### Supplied information

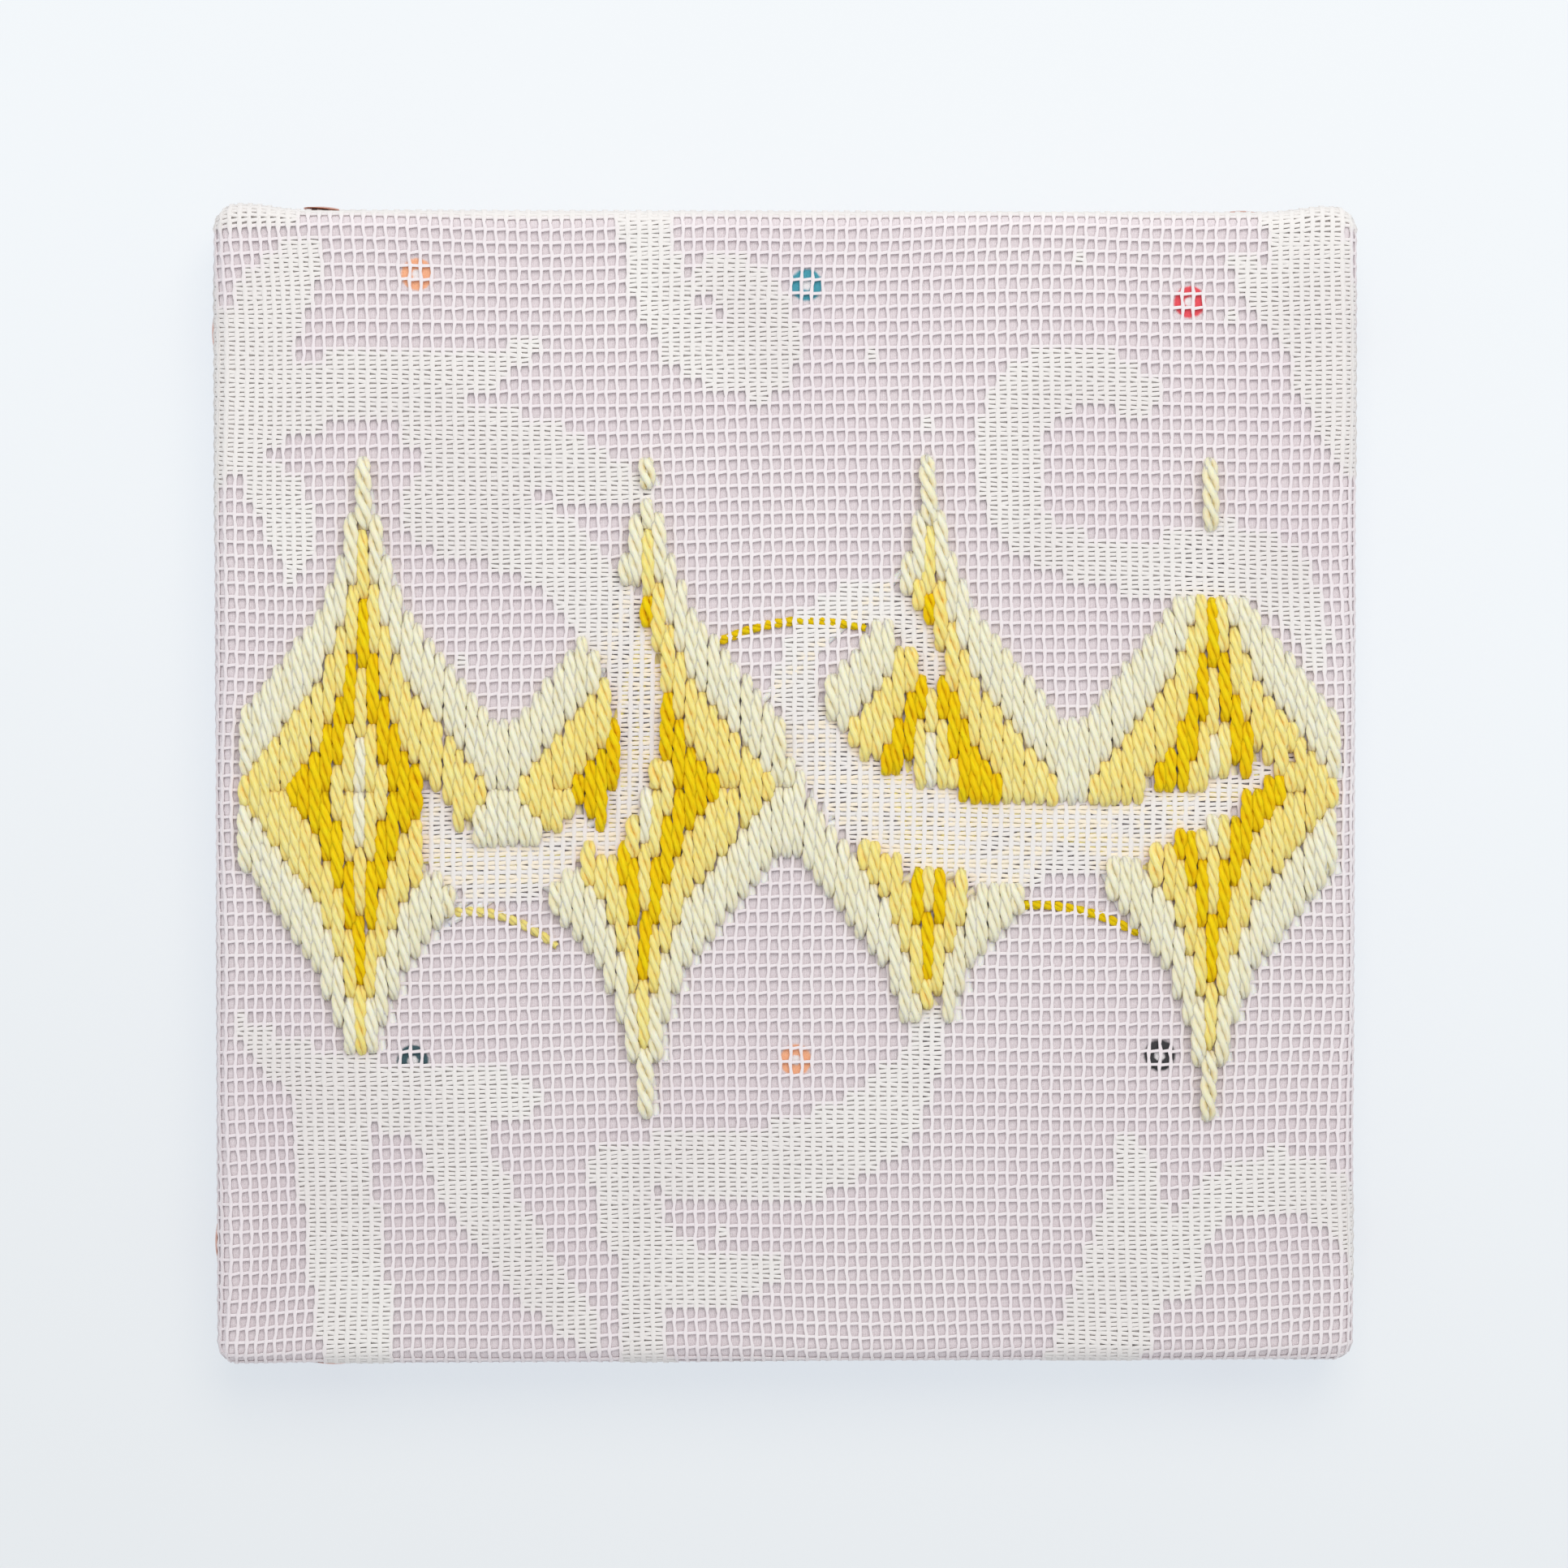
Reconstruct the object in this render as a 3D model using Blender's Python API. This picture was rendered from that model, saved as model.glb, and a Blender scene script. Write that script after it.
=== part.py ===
"""An embroidered net panel on a stretcher frame, lying on its back.

A ground cloth and a knitted net over it are wrapped round four mitred bars and held at
the sides by domed drawing pins. Rows of upright flame stitch in thick yarn stand proud
of the net. +X is the panel's right, +Y its top and +Z the side that faces the viewer.
The origin is in the middle of the back, on the face that the panel lies on.
"""
import math
from collections import namedtuple

import bmesh
import bpy
from mathutils import Matrix, Vector

MM = 0.001

# Clearance between pieces that touch, and how close points are one and the same
GAP = 0.3 * MM
SAME_PLACE = 0.001 * MM

# Stretcher frame: four bars, mitred at the corners, falling away behind the cloth
FRAME_WIDTH = 198 * MM
FRAME_HEIGHT = 200 * MM
BAR_WIDTH = 28 * MM
BAR_DEPTH = 16 * MM
BAR_FRONT_FALL = 1.5 * MM
BAR_EDGE_ROUND = 1.5 * MM
BAR_TIP_BLUNT = 1.2 * MM

# Both sheets: ground cloth next to the wood, net over it
SHEET_THICK = 1.0 * MM
GROUND_TURN_IN = 20 * MM
GROUND_BACK_ROUND = 1.4 * MM
GROUND_FRONT_ROUND = 2.8 * MM
NET_FRONT_ROUND = 4.1 * MM
NET_EDGE_HEIGHT = 1.6 * MM
CORNER_STEPS = 5
ARC_STEPS = 3
SHARPEST_CORNER = 0.5 * MM

# Loose places of the net at the two upper corners
SLACK_DEPTH = 1.1 * MM
SLACK_FROM_MIDDLE = 95.5 * MM
SLACK_SPREAD = 6 * MM
SLACK_STATIONS = (80 * MM, 85 * MM, 90 * MM, 94 * MM)

# Levels, from the face that the panel lies on
BAR_BACK = SHEET_THICK + GAP
BAR_FRONT = BAR_BACK + BAR_DEPTH
GROUND_FRONT = BAR_FRONT + GAP + SHEET_THICK
NET_FRONT = GROUND_FRONT + GAP + SHEET_THICK
YARN_BACK = NET_FRONT + GAP

# How far each layer's outside stands from the frame's
GROUND_REACH = GAP + SHEET_THICK
NET_REACH = 2 * GROUND_REACH

# Drawing pins
PIN_HEAD_RADIUS = 4.75 * MM
PIN_HEAD_HEIGHT = 1.5 * MM
PIN_SHANK_RADIUS = 0.55 * MM
PIN_SHANK_LENGTH = 8 * MM
PIN_POINT_LENGTH = 1 * MM
PIN_HOLE_RADIUS = PIN_SHANK_RADIUS + GAP
PIN_SEGMENTS = 16
HOLE_SEGMENTS = 8
PIN_FROM_MIDDLE = 81 * MM

Pin = namedtuple("Pin", "side place along height")
PINS = (
    Pin("top", "left", -PIN_FROM_MIDDLE, 12 * MM),
    Pin("top", "right", PIN_FROM_MIDDLE, 12 * MM),
    Pin("left", "upper", PIN_FROM_MIDDLE, 10 * MM),
    Pin("left", "lower", -PIN_FROM_MIDDLE, 10 * MM),
    Pin("bottom", "left", -PIN_FROM_MIDDLE, 8 * MM),
    Pin("bottom", "right", PIN_FROM_MIDDLE, 7 * MM),
    Pin("right", "upper", PIN_FROM_MIDDLE, 7 * MM),
    Pin("right", "lower", -PIN_FROM_MIDDLE, 7 * MM),
)

# The net's mesh, which the stitches are counted on
MESH_WIDE = 1.925 * MM
MESH_HIGH = 2.43 * MM
MESH_COLUMNS = 105
MESH_ROWS = 84
EDGE_COLUMNS = 2

# Flame stitch: a chain of medallions, worked outwards in rows from its middle line.
# MEDALLION holds its half height in meshes, from a medallion's middle column outwards.
MEDALLION_REPEAT = 26
MEDALLION = (24, 20, 17, 15, 13, 12, 11, 10, 9, 8, 7, 6, 5, 5)
STITCH_LENGTH = 5
STITCH_COLOURS = ("ivory", "pale", "gold", "pale", "ivory")
YARN_THICK = 2.2 * MM
YARN_FOOT_INSET = 0.15 * MM
YARN_CROWN_INSET = 0.5 * MM
SMALLEST_AREA = 14

# Close-knitted leaves of the net that the stitches leave bare: the middle line of each
# as a curve through two controls, and its half widths at the start, middle and end (mm)
Leaf = namedtuple("Leaf", "start out_of into end wide_start wide_middle wide_end")
LEAVES = (
    Leaf((-66, 64), (-52, 62), (-38, 58), (-24, 52), 3, 6.5, 0.6),
    Leaf((-60, 50), (-36, 46), (-16, 18), (-32, -10), 8, 5.5, 2),
    Leaf((-62, -2), (-62, -16), (-46, -20), (-37, -8), 2, 5, 3),
    Leaf((39, 56), (37, 43), (54, 38), (72, 40), 5, 4, 6),
    Leaf((1, 18), (1, 37), (25, 37), (25, 20), 3, 3.5, 2),
    Leaf((1, 18), (6, -14), (54, -18), (88, 6), 3, 7, 0.6),
    Leaf((72, 40), (84, 44), (92, 36), (94, 24), 6, 6, 2),
    Leaf((26, -38), (24, -62), (2, -71), (-27, -66), 1, 7, 4),
    Leaf((-98, -42), (-82, -54), (-64, -56), (-48, -54), 2, 6, 4),
)
LEAF_STEPS = 28

# Material: colour, roughness, metallic
Finish = namedtuple("Finish", "colour roughness metallic")
FINISHES = {
    "pine": Finish((0.62, 0.43, 0.25), 0.6, 0.0),
    "ground_cotton": Finish((0.60, 0.51, 0.55), 0.85, 0.0),
    "net_cotton": Finish((0.76, 0.72, 0.73), 0.85, 0.0),
    "copper": Finish((0.72, 0.38, 0.26), 0.25, 1.0),
    "ivory_yarn": Finish((0.80, 0.76, 0.58), 0.6, 0.0),
    "pale_yarn": Finish((0.88, 0.68, 0.20), 0.6, 0.0),
    "gold_yarn": Finish((0.76, 0.50, 0.01), 0.6, 0.0),
}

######

### Exercise
Give the material above again, word for word.

### Solution for this exercise
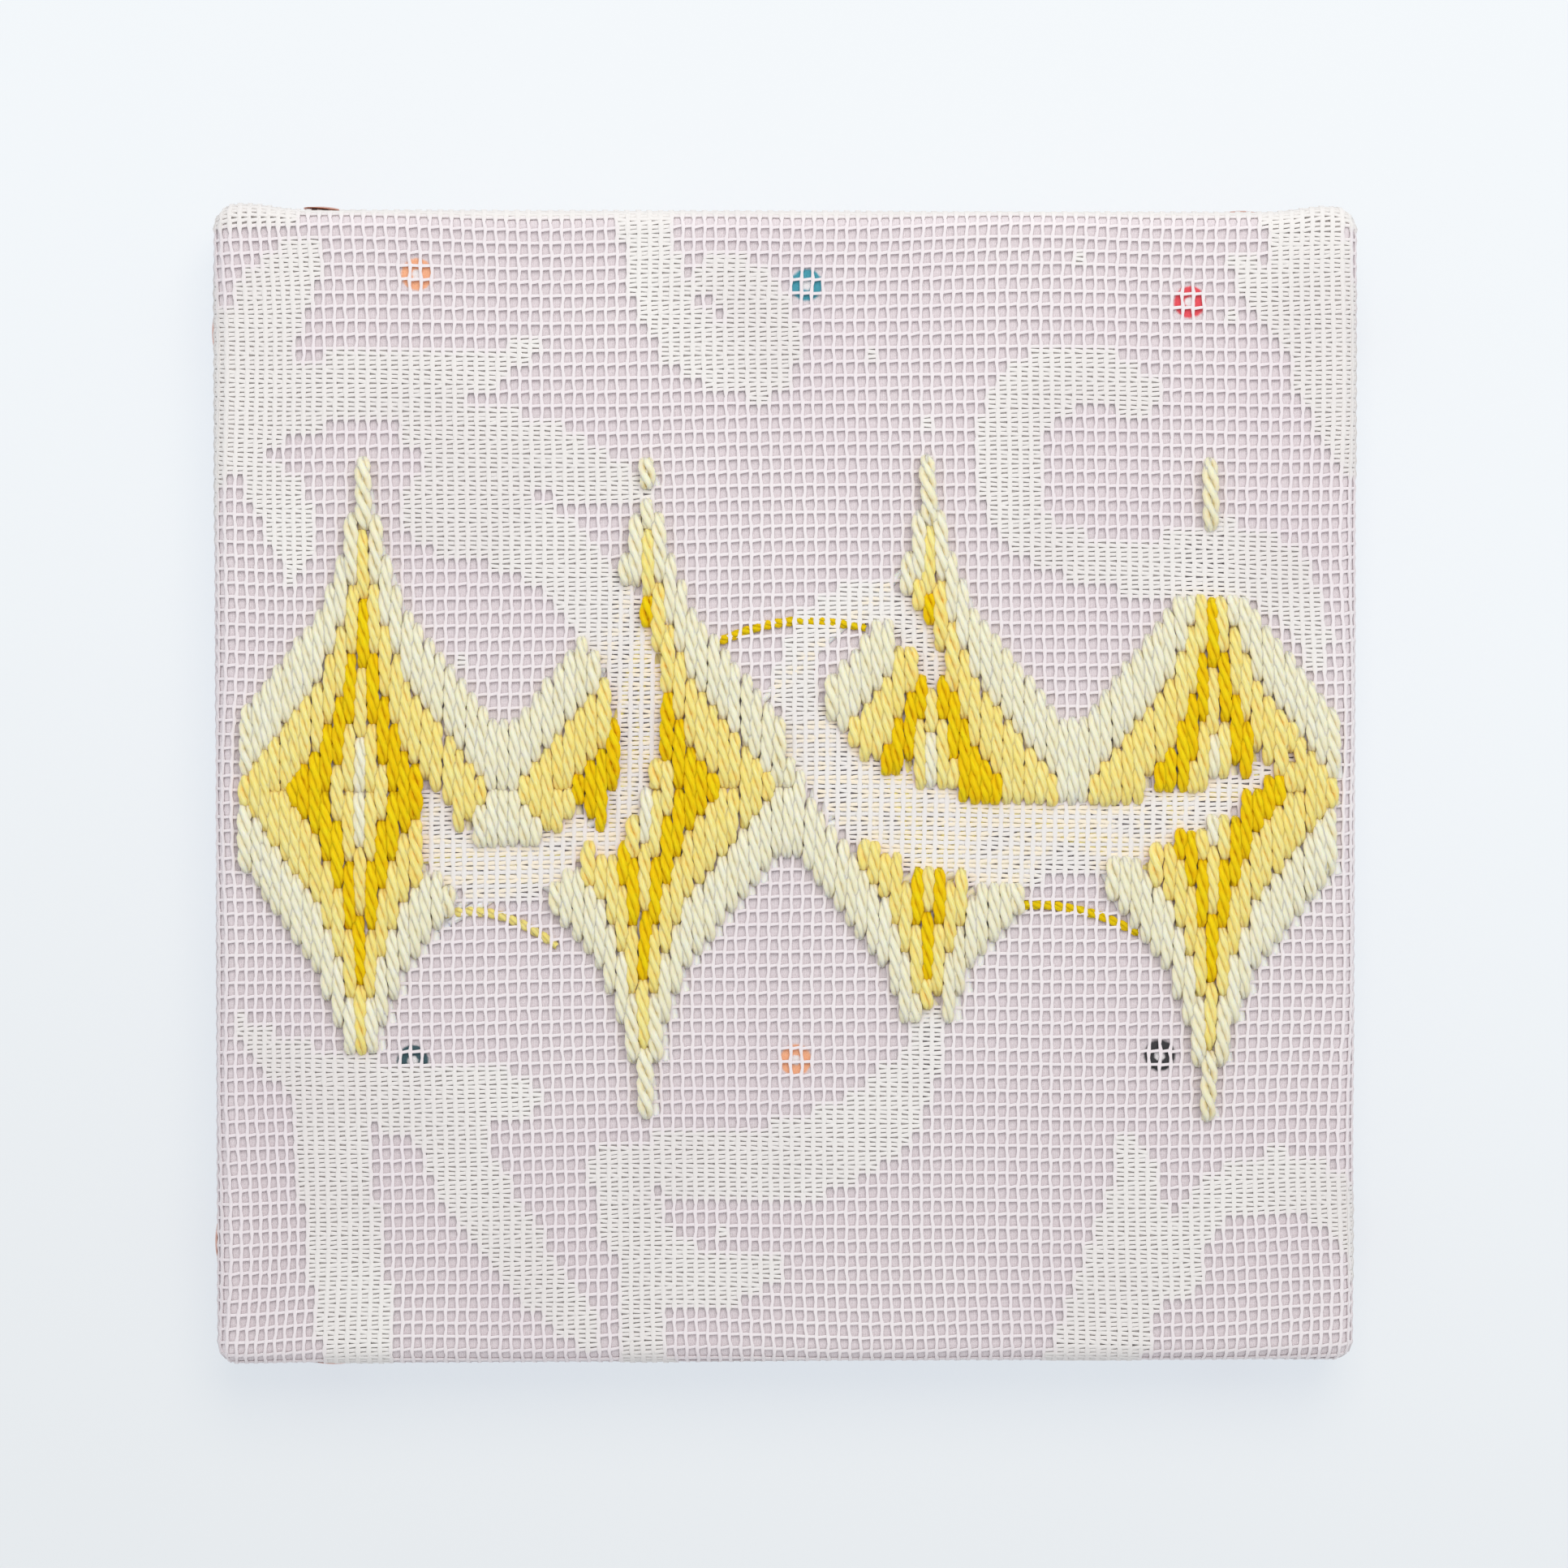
Reconstruct the object in this render as a 3D model using Blender's Python API. This picture was rendered from that model, saved as model.glb, and a Blender scene script. Write that script after it.
=== part.py ===
"""An embroidered net panel on a stretcher frame, lying on its back.

A ground cloth and a knitted net over it are wrapped round four mitred bars and held at
the sides by domed drawing pins. Rows of upright flame stitch in thick yarn stand proud
of the net. +X is the panel's right, +Y its top and +Z the side that faces the viewer.
The origin is in the middle of the back, on the face that the panel lies on.
"""
import math
from collections import namedtuple

import bmesh
import bpy
from mathutils import Matrix, Vector

MM = 0.001

# Clearance between pieces that touch, and how close points are one and the same
GAP = 0.3 * MM
SAME_PLACE = 0.001 * MM

# Stretcher frame: four bars, mitred at the corners, falling away behind the cloth
FRAME_WIDTH = 198 * MM
FRAME_HEIGHT = 200 * MM
BAR_WIDTH = 28 * MM
BAR_DEPTH = 16 * MM
BAR_FRONT_FALL = 1.5 * MM
BAR_EDGE_ROUND = 1.5 * MM
BAR_TIP_BLUNT = 1.2 * MM

# Both sheets: ground cloth next to the wood, net over it
SHEET_THICK = 1.0 * MM
GROUND_TURN_IN = 20 * MM
GROUND_BACK_ROUND = 1.4 * MM
GROUND_FRONT_ROUND = 2.8 * MM
NET_FRONT_ROUND = 4.1 * MM
NET_EDGE_HEIGHT = 1.6 * MM
CORNER_STEPS = 5
ARC_STEPS = 3
SHARPEST_CORNER = 0.5 * MM

# Loose places of the net at the two upper corners
SLACK_DEPTH = 1.1 * MM
SLACK_FROM_MIDDLE = 95.5 * MM
SLACK_SPREAD = 6 * MM
SLACK_STATIONS = (80 * MM, 85 * MM, 90 * MM, 94 * MM)

# Levels, from the face that the panel lies on
BAR_BACK = SHEET_THICK + GAP
BAR_FRONT = BAR_BACK + BAR_DEPTH
GROUND_FRONT = BAR_FRONT + GAP + SHEET_THICK
NET_FRONT = GROUND_FRONT + GAP + SHEET_THICK
YARN_BACK = NET_FRONT + GAP

# How far each layer's outside stands from the frame's
GROUND_REACH = GAP + SHEET_THICK
NET_REACH = 2 * GROUND_REACH

# Drawing pins
PIN_HEAD_RADIUS = 4.75 * MM
PIN_HEAD_HEIGHT = 1.5 * MM
PIN_SHANK_RADIUS = 0.55 * MM
PIN_SHANK_LENGTH = 8 * MM
PIN_POINT_LENGTH = 1 * MM
PIN_HOLE_RADIUS = PIN_SHANK_RADIUS + GAP
PIN_SEGMENTS = 16
HOLE_SEGMENTS = 8
PIN_FROM_MIDDLE = 81 * MM

Pin = namedtuple("Pin", "side place along height")
PINS = (
    Pin("top", "left", -PIN_FROM_MIDDLE, 12 * MM),
    Pin("top", "right", PIN_FROM_MIDDLE, 12 * MM),
    Pin("left", "upper", PIN_FROM_MIDDLE, 10 * MM),
    Pin("left", "lower", -PIN_FROM_MIDDLE, 10 * MM),
    Pin("bottom", "left", -PIN_FROM_MIDDLE, 8 * MM),
    Pin("bottom", "right", PIN_FROM_MIDDLE, 7 * MM),
    Pin("right", "upper", PIN_FROM_MIDDLE, 7 * MM),
    Pin("right", "lower", -PIN_FROM_MIDDLE, 7 * MM),
)

# The net's mesh, which the stitches are counted on
MESH_WIDE = 1.925 * MM
MESH_HIGH = 2.43 * MM
MESH_COLUMNS = 105
MESH_ROWS = 84
EDGE_COLUMNS = 2

# Flame stitch: a chain of medallions, worked outwards in rows from its middle line.
# MEDALLION holds its half height in meshes, from a medallion's middle column outwards.
MEDALLION_REPEAT = 26
MEDALLION = (24, 20, 17, 15, 13, 12, 11, 10, 9, 8, 7, 6, 5, 5)
STITCH_LENGTH = 5
STITCH_COLOURS = ("ivory", "pale", "gold", "pale", "ivory")
YARN_THICK = 2.2 * MM
YARN_FOOT_INSET = 0.15 * MM
YARN_CROWN_INSET = 0.5 * MM
SMALLEST_AREA = 14

# Close-knitted leaves of the net that the stitches leave bare: the middle line of each
# as a curve through two controls, and its half widths at the start, middle and end (mm)
Leaf = namedtuple("Leaf", "start out_of into end wide_start wide_middle wide_end")
LEAVES = (
    Leaf((-66, 64), (-52, 62), (-38, 58), (-24, 52), 3, 6.5, 0.6),
    Leaf((-60, 50), (-36, 46), (-16, 18), (-32, -10), 8, 5.5, 2),
    Leaf((-62, -2), (-62, -16), (-46, -20), (-37, -8), 2, 5, 3),
    Leaf((39, 56), (37, 43), (54, 38), (72, 40), 5, 4, 6),
    Leaf((1, 18), (1, 37), (25, 37), (25, 20), 3, 3.5, 2),
    Leaf((1, 18), (6, -14), (54, -18), (88, 6), 3, 7, 0.6),
    Leaf((72, 40), (84, 44), (92, 36), (94, 24), 6, 6, 2),
    Leaf((26, -38), (24, -62), (2, -71), (-27, -66), 1, 7, 4),
    Leaf((-98, -42), (-82, -54), (-64, -56), (-48, -54), 2, 6, 4),
)
LEAF_STEPS = 28

# Material: colour, roughness, metallic
Finish = namedtuple("Finish", "colour roughness metallic")
FINISHES = {
    "pine": Finish((0.62, 0.43, 0.25), 0.6, 0.0),
    "ground_cotton": Finish((0.60, 0.51, 0.55), 0.85, 0.0),
    "net_cotton": Finish((0.76, 0.72, 0.73), 0.85, 0.0),
    "copper": Finish((0.72, 0.38, 0.26), 0.25, 1.0),
    "ivory_yarn": Finish((0.80, 0.76, 0.58), 0.6, 0.0),
    "pale_yarn": Finish((0.88, 0.68, 0.20), 0.6, 0.0),
    "gold_yarn": Finish((0.76, 0.50, 0.01), 0.6, 0.0),
}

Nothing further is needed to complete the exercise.